Masa remaja, memang seakan terasa hampa tanpa nuansa asmara dan cinta. Sebab pada masa-masa itu cinta mulai memahami fitrahnya, mulai berani ungkapkan rasa, tapi ia sebetulnya masih baru belajar rahasia. Mahatma Ghandi pernah berkata: "Cinta tidak pernah meminta, ia senantiasa memberi, cinta membawa penderitaan, tetapi tidak pernah berdendam, tak pernah membalas dendam. Di mana ada cinta di situ ada kehidupan; manakala kebencian membawa kepada kemusnahan". Makanya, cinta itu harus terangkum dalam bangunan keluarga. Muara cinta.


Tak heran, kalau Hamka pernah mengartikan cinta sebagai harapan masa depan yang indah, kala ia ditempatkan pada tempatnya yang sah, tapi bila sebaliknya, ia tak lebih dari sebuah durjana, beliau berkata: "Cinta itu adalah perasaan yang mesti ada pada tiap-tiap diri manusia, ia laksana setetes embun yang turun dari langit, bersih dan suci. Cuma tanahnyalah yang berlain-lainan menerimanya. Jika ia jatuh ke tanah yang tandus, tumbuhlah oleh kerana embun itu kedurjanaan, kedustaan, penipuan, langkah serong dan lain-lain perkara yang tercela. Tetapi jika ia jatuh kepada tanah yang subur, di sana akan tumbuh kesuciaan hati, keikhlasan, setia budi pekerti yang tinggi dan lain-lain perangai yang terpuji".


Indah betul cita rasa cinta yang suci dan sejati, hasilnya adalah kepuasan hati.
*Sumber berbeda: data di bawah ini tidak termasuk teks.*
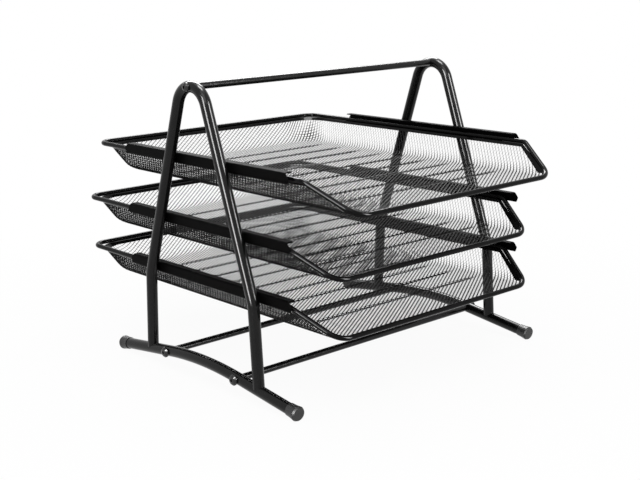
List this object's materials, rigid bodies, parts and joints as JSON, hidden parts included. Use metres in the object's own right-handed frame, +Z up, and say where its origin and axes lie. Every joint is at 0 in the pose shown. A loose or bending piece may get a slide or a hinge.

Sayangnya banyak orang hanya melihat hasilnya saja, kemudian ia beranjak brutal dan tak melihat batas-batas etika, bahkan buta norma-norma. Dengan lantang banyak orang mengatakan: "Demi sebuah cinta, aku mau melakukan apa saja". Padahal –sebenarnya-- ia telah melakukan tindak pidana, memenjarakan sekeping hati manusia, bahkan merusak tatanan sosial atas nama cinta. Karena cinta dibiarkan ada begitu saja, tanpa batas, tanpa muara.


Kemuadian apa hasilnya? Aborsi, membunuh jiwa nan suci. Haruskah??
Dalam fenomena aborsi, mestinya banyak hal yang harus diamati. Ukurlah kekecewaan bayi-bayi yang terpaksa dilecehkan, bahkan dibuang hanya karena ia merasa tidak aman. Ia merasa sengsara karena harus berada dalam nuansa cinta yang tak bertempat dan nyasar di mana-mana. Walaupun, sebenarnya bayi itu akan sangat bahagia dan berpotensi besar untuk membahagiakan aktor cinta, bila ia berada dalam bangunan yang kuat --walau sangat sederhana--, yaitu keluarga sakinah.